Observation1: The 7th digit does not matter if a number is "beautiful", so you can just multiply by the base without need to go over all numbers.

Observation2: Once you set all digit but the last, there is at most one viable solution for beautiful number. Its generalization shows that once some other numbers are created, so are others, so there is definetly room for improvement here.

Observation3: This basically boils down to "How many ways are there to get up to sum X for each number", and iterating over all these options, squaring them (for first 6 digits and for last 6 digits). Now, this is much simpler, as the sum of digits is linear in the number of them, and not exponential.

This can yield us a DP solution to get number of ways to get to each sum:

// stop clause: all zeros, you cannot get otherwise to sum 0.
DP[0, i] = 1  
// There is no way to get to 
DP[x, 0] = 0  | x > 0
DP[x, i] = DP[x-0, i-1] + DP[x-1, i-1] + ... + DP[x-(BASE-1), i-1] 

Once you fill your DP matrix with all options, the solution is:

(DP[0, 6]^2 + DP[1, 6]^2 + ... + DP[MAX_SUM, 6]^2) * BASE

This is because, for some sum X, you have DP[X,6]^2 ways to create beautiful numbers, DP[X,6] for the first 6 digits, similarly for the 6 last.

Additionally, you need to multiply by BASE, as the number of options of the 7th digit.

Answer 3

Create a matrix of integers 6 rows 13*6=78 columns.
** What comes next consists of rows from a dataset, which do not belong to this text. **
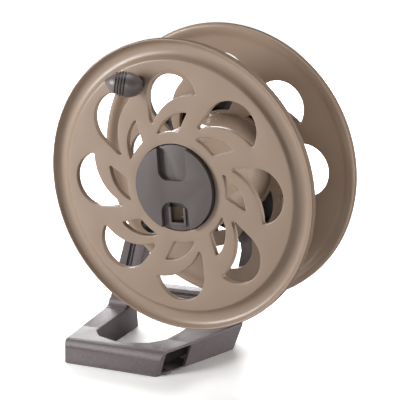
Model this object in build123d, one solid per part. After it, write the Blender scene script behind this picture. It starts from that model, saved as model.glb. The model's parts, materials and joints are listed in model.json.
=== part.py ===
from build123d import *
import os
from math import atan2, cos, degrees, radians, sin

# Garden hose reel on a cantilever wall bracket. Everything is drawn about the reel's
# own axis (x right, y back, z up, y = 0 half way between the discs) and moved to its
# place at the end. The part's origin is the middle of the wall screw pattern, on the
# bracket's mounting plane.

# ---- driving dimensions, mm ----
DISC_R = 216.0                 # side disc, outer radius
RIM_Y = 76.0                   # face plane of each disc, from the middle of the reel
AXIS_H = 306.0                 # reel axis above the mounting plane
WEB = 3.5                      # disc wall
FLANGE = 9.0                   # depth of the lips around the disc openings
RIM_DEPTH = 10.5               # depth of the gutter round the disc's edge
PETALS = 8                     # openings around each disc
DRUM_R = 78.0                  # hose drum, outer radius
WALL = 3.0                     # other moulded walls
SPINDLE_R = 18.0
RUN = 0.06                     # radial running clearance
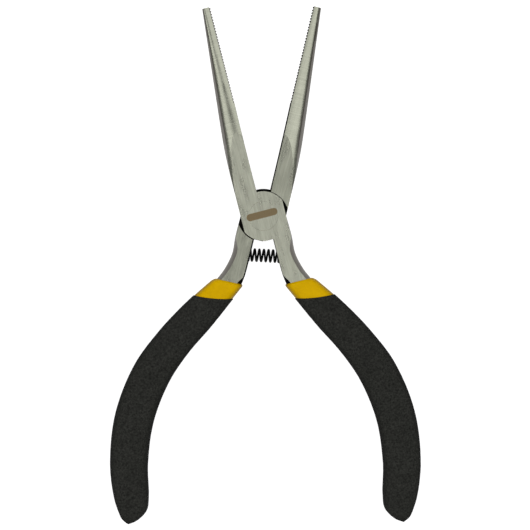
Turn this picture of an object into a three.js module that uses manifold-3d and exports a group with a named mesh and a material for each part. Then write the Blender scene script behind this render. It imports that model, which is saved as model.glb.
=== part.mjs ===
// Spring-opened long-nose pliers with flat, serrated gripping faces, in millimetres.
// +Z is the pivot axis, +Y points to the jaw tips, and the origin lies on the pivot
// axis in the plane of the joint's lower face. The tool is held open by its spring.
//
// Both levers are the same forging, turned half round the Y axis. Each is drawn once
// in its closed position: jaw at -X, handle at +X, mid-plane at Z = 0.
import * as THREE from "three";
import { mergeVertices } from "three/addons/utils/BufferGeometryUtils.js";
import Module from "manifold-3d";

const wasm = await Module();
wasm.setup();

// ---- Driving dimensions ----
const HALF_OPENING = THREE.MathUtils.degToRad(14);
const HALF_THICKNESS = 3.8;
const HALF_JOINT_WIDTH = 6.05;
const FIT_GAP = 0.3;
const RUNNING_GAP = 0.1;

const TIP_Y = 59.2;
const TIP_WIDTH = 2.05;
const TIP_HALF_THICKNESS = 1.15;
const JAW_TAPER = 0.0992;
const CREST_X = 0.1;
const RELIEF_X = -0.13;
const TOOTH_PITCH = 0.8;
const TOOTH_COUNT = 34;
const TOOTH_DEPTH = 0.3;
const TOOTH_START_Y = TIP_Y - TOOTH_COUNT * TOOTH_PITCH;
const SHOULDER_BLEND = 0.25;

// The two outsides of the nose are ground one at a time. Each is crowned across: highest
// along lineX, and lower by drop times the square of the distance from it. Past
// CROWN_GAIN_Y the drop grows by gain a millimetre. Towards its ridge the face rolls over,
// and beyond the ridge lies a steep flank, which starts between the two heights in
// flankStart and narrows from the first of flankWidths to the second, at the tip.
const UPPER_CROWN = {
  flatEndY: 24,
  lineX: -1.55,
  drop: 0.055,
  gain: 0.005,
  flankStart: [12, 25],
  flankWidths: [1.08, 0.4],
};
const LOWER_CROWN = {
  flatEndY: 23,
  lineX: -0.35,
  drop: 0.03,
  gain: 0.0015,
  flankStart: [11, 23],
  flankWidths: [1.2, 0.62],
};
const CROWN_GAIN_Y = 28;
const RIDGE_ROLL = { depth: 0.03, power: 12 };
const FLANK_FADED_WIDTH = 0.05;
const FLANK_SHOULDER = { across: 0.3, down: 0.12 };

const DISC_RADIUS = 6.75;
const DISC_DRAFT = 0.35;
const DRAFT_FADE = [-0.8, -0.6];
const WEB_Y = -6.75;
const WEB_REACH = [-1.5, 1.2];
const SHOULDER_GAP = 0.25;
const RIVET_SHAFT_RADIUS = 2.6;
const RIVET_HEAD_RADIUS = 4;
const RIVET_HEAD_DEPTH = 1.5;

const SPRING_Y = -10.65;
const SPRING_TILT = THREE.MathUtils.degToRad(-3.4);
const SPRING_RADIUS = 1.6;
const WIRE_RADIUS = 0.3;
const SPRING_TURNS = 8;
const OPEN_PITCH = 1.26;
const CLOSED_PITCH = 0.72;
const POCKET_RADIUS = 2.3;
const POCKET_BOTTOM_X = 5.25;
const POCKET_DEPTH = 4;

const GRIP_HALF_THICKNESS = 4.8;
const COLLAR_INSET = 0.12;
const OUTER_WALL = 1.1;
const INNER_WALL = 0.9;
const GRIP_SQUARENESS = 3.4;

// Inner and outer edge of the handle, point for point from the collar's mouth to the
// end. The covered stretch starts at index 1.
const GRIP_INNER_EDGE = edge([
  [0.6, -19.5], [2.7, -24], [6.95, -33.1], [11, -40.9], [14.4, -50], [16.05, -62],
  [14.8, -73.8], [12.6, -82], [12.2, -85.9], [14.2, -89.3], [16.3, -90.85],
]);
const GRIP_OUTER_EDGE = edge([
  [9.4, -20], [13.6, -25.6], [16.9, -30.8], [20.5, -37.3], [24.85, -47.7], [26.85, -62],
  [25, -75.9], [21.9, -84.4], [20, -87.65], [18.3, -89.8], [16.3, -90.85],
]);
const GRIP_LAST = 10;
const GRIP_ROUNDING_START = 7.4;
const COLLAR_STATIONS = [0, 0.94];
const COVERED_STATIONS = [0.8, 8.3];
const CAVITY_STATIONS = [0.8, 8.4];
const OUTER_STATIONS = [1, 8, 8.3, 9.9];
const CORE_STATIONS = [1.2, 7.6];
const STATION_STEP = 0.4;
const COLLAR_STEPS = 4;
const BODY_STEPS = 18;
const CAP_STEPS = 5;

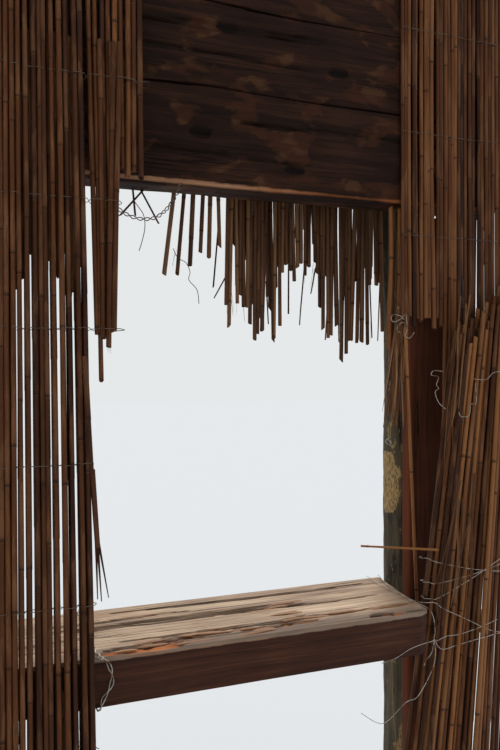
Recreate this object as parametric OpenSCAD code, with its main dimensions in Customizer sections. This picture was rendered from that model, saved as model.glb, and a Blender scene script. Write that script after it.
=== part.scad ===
/* [Bay] */
// Distance between the two posts, centre to centre
bay_pitch = 1150; // [1000:10:1400]
// Diameter of a post at its foot
post_foot_d = 92; // [80:1:120]
// Diameter of a post at its top
post_top_d = 88; // [76:1:110]
// How far the header and the plate run on past each post's centre
bay_overhang = 150; // [120:5:250]
// Thickness of the plate that lies on the posts
plate_thick = 50; // [35:1:80]
// Clearance between two pieces that seat on each other
fit = 0.3; // [0.1:0.1:0.5]

/* [Header] */
// Height of the header's lower edge above the ground
header_z = 1839; // [1750:1:1900]
// Thickness of the three header slabs
header_thick = 75; // [50:1:100]
// Height of the lower slab
lower_slab_h = 173; // [120:1:200]
// Height of the middle slab
middle_slab_h = 152; // [120:1:200]
// Height of the upper slab, which ends level with the posts
upper_slab_h = 136; // [100:1:200]
// How far the sawn edges wander to either side
slab_wander = 5; // [0:0.5:8]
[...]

Row i col j holds the count of numbers with i+1 digits whose digits sum to j.

Initialize row 1 to having a 1 in columns 0 - 12. Each successive row is filled by adding the counts for the prior row shifted 0 to 12 spaces.

At the end you have the counts of all possible digit sums.

Take the sum of the squares of the digit counts, and multiply by 13 for the possible center values.

Answer 4

While I generally agree with @amit's solution, one thing to notice is the DP solution actually have quite a lot of recursion for OP's particular problem if the result were not cached, which would result to about 350,000,000 call's to DP.

In fact, 350,000,000 is ~70 times greater than 13^6, so you might also consider to do the last step more naively, by first finding the digit sum of each number from 0 to 13^6, and store how many times can you sum to a particular sum, which would be in the range between 0 and 12*6. Then square the times, since there are 6 digits on each side, and times 13 for the 7th digit.